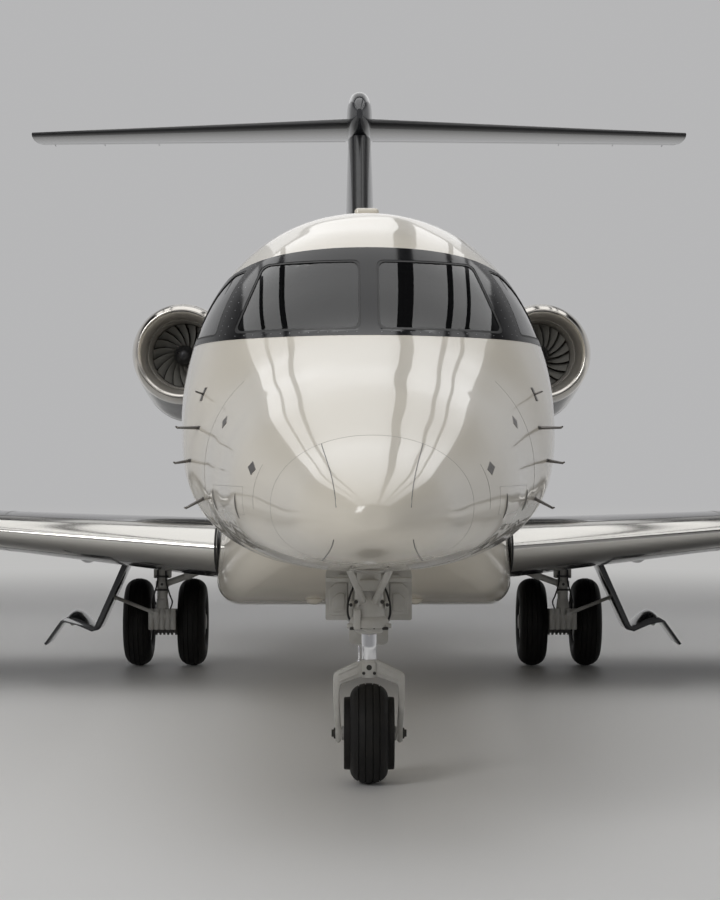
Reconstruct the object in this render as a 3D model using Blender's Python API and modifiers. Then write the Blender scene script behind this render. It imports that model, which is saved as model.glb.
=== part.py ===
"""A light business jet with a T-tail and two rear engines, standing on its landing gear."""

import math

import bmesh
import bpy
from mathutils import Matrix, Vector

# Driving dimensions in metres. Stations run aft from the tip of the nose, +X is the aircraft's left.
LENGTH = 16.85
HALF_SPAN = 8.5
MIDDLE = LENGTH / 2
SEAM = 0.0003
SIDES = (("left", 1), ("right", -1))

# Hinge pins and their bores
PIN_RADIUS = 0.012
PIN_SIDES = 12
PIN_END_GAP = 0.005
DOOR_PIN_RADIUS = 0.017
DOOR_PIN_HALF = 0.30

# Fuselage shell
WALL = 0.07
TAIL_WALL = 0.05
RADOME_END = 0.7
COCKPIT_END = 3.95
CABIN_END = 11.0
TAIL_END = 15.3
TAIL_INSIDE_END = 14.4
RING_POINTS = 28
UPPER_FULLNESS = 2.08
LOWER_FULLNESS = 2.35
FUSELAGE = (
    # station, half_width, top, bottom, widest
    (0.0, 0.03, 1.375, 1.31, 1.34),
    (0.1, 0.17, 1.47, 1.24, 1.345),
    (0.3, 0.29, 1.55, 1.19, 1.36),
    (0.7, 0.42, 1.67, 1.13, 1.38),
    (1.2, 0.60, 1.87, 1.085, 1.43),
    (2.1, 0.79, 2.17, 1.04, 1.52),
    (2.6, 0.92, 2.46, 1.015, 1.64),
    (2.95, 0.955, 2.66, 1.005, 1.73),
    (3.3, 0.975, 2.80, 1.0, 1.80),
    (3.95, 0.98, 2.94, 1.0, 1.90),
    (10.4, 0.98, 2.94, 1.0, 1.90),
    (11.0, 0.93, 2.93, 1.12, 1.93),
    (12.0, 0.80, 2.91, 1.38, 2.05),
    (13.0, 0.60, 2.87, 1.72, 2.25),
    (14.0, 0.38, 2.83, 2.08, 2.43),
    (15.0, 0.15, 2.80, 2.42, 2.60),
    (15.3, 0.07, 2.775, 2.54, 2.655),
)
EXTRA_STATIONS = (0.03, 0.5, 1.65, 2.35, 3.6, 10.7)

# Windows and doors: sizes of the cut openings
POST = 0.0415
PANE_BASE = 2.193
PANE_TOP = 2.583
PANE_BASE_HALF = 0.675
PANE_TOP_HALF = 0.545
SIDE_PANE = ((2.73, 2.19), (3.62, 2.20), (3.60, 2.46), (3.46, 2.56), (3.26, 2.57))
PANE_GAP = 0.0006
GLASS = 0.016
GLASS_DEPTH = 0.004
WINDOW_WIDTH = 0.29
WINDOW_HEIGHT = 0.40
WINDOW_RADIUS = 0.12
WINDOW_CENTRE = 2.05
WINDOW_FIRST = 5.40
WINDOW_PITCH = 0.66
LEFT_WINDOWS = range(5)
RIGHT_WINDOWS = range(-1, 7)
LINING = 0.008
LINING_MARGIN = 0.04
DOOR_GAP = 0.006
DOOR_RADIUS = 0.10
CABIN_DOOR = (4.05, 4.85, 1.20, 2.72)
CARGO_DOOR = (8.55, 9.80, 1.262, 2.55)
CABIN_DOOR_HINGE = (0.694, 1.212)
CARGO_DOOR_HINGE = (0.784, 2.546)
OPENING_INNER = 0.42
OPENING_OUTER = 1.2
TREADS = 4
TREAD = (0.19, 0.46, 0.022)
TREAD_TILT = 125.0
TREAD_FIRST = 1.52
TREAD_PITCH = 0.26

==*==

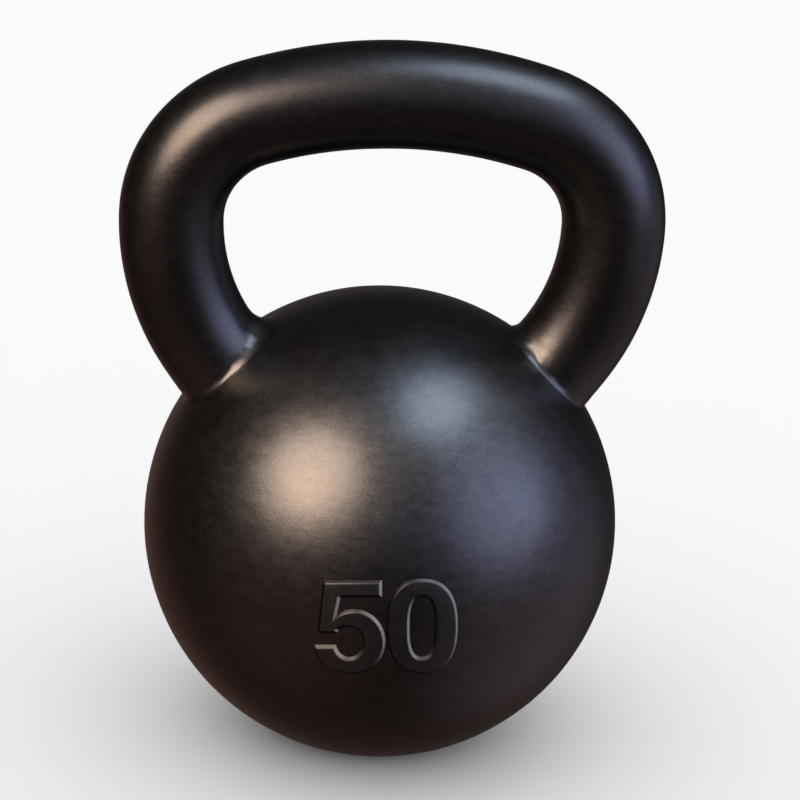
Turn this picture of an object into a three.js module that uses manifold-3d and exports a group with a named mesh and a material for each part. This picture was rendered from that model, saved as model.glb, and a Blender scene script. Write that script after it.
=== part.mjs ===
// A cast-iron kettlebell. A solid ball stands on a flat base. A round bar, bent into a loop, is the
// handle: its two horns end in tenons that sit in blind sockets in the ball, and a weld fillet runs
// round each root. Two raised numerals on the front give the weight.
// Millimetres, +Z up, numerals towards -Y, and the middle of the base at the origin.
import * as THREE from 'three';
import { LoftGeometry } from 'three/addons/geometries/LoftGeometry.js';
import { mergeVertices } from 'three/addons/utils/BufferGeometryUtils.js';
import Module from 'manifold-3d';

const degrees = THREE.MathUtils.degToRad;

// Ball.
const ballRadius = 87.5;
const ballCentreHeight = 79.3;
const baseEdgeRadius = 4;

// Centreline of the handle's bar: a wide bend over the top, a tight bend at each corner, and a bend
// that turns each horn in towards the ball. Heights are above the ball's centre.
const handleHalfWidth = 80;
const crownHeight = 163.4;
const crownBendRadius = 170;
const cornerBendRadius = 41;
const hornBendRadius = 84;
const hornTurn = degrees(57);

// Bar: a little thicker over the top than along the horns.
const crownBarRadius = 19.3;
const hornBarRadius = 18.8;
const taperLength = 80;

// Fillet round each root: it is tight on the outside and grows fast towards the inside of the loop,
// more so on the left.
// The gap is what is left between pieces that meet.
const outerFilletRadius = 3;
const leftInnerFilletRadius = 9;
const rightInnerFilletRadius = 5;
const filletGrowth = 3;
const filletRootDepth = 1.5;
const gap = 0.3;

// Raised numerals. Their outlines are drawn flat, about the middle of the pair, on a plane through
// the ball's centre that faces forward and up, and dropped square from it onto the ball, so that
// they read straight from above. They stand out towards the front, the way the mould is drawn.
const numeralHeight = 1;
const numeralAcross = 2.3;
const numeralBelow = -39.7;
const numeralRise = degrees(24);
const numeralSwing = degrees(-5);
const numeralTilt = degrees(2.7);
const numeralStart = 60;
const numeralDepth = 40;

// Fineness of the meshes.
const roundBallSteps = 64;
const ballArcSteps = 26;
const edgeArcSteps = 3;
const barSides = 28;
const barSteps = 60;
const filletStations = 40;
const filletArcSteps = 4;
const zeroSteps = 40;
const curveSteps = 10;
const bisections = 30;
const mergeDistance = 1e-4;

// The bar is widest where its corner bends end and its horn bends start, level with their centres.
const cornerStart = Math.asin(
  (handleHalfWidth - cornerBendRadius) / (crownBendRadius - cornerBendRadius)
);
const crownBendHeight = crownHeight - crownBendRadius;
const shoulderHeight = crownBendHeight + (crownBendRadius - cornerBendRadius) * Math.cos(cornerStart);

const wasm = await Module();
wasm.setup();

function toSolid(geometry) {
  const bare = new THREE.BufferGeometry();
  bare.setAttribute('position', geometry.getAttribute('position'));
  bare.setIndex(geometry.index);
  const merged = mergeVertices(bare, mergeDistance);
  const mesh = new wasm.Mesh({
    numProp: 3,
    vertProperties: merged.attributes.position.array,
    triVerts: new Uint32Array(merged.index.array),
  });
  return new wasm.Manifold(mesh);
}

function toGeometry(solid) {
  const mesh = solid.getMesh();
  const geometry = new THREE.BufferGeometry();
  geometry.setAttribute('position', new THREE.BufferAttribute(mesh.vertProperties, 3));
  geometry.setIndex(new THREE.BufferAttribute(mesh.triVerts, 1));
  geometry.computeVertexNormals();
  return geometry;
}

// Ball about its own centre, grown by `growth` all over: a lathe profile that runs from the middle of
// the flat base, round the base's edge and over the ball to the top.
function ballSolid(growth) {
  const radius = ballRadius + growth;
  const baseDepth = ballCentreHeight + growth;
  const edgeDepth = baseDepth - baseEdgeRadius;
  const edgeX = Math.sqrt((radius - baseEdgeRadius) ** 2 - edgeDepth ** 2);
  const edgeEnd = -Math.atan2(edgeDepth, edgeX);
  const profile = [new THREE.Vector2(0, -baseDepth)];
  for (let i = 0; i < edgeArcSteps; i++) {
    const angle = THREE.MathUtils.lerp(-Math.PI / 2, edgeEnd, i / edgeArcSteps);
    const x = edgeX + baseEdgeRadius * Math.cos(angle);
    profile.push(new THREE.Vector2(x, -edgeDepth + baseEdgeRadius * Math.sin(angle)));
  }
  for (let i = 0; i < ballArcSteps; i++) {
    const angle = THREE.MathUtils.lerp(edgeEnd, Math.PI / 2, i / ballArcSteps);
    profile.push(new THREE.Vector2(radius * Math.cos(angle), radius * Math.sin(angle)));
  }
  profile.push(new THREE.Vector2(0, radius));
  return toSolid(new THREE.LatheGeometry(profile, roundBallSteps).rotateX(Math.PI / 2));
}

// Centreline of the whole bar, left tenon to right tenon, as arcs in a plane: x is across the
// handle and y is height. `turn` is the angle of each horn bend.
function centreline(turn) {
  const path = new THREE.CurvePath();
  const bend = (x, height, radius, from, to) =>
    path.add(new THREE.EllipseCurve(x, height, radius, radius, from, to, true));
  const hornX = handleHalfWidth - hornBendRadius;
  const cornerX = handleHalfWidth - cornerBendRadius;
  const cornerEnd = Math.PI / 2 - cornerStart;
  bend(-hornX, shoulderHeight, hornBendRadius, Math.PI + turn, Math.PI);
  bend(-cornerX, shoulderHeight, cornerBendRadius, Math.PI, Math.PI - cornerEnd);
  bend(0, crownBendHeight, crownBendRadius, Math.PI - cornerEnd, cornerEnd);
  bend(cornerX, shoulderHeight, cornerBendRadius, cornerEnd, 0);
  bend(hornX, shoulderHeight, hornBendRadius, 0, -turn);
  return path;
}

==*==

**Given problem**
Return the exact lines from the line with "Turn this picture" to the line with "const baseEdgeRadius = 4;", inclusive of both, with nothing added.

**Answer to the task**
Turn this picture of an object into a three.js module that uses manifold-3d and exports a group with a named mesh and a material for each part. This picture was rendered from that model, saved as model.glb, and a Blender scene script. Write that script after it.
=== part.mjs ===
// A cast-iron kettlebell. A solid ball stands on a flat base. A round bar, bent into a loop, is the
// handle: its two horns end in tenons that sit in blind sockets in the ball, and a weld fillet runs
// round each root. Two raised numerals on the front give the weight.
// Millimetres, +Z up, numerals towards -Y, and the middle of the base at the origin.
import * as THREE from 'three';
import { LoftGeometry } from 'three/addons/geometries/LoftGeometry.js';
import { mergeVertices } from 'three/addons/utils/BufferGeometryUtils.js';
import Module from 'manifold-3d';

const degrees = THREE.MathUtils.degToRad;

// Ball.
const ballRadius = 87.5;
const ballCentreHeight = 79.3;
const baseEdgeRadius = 4;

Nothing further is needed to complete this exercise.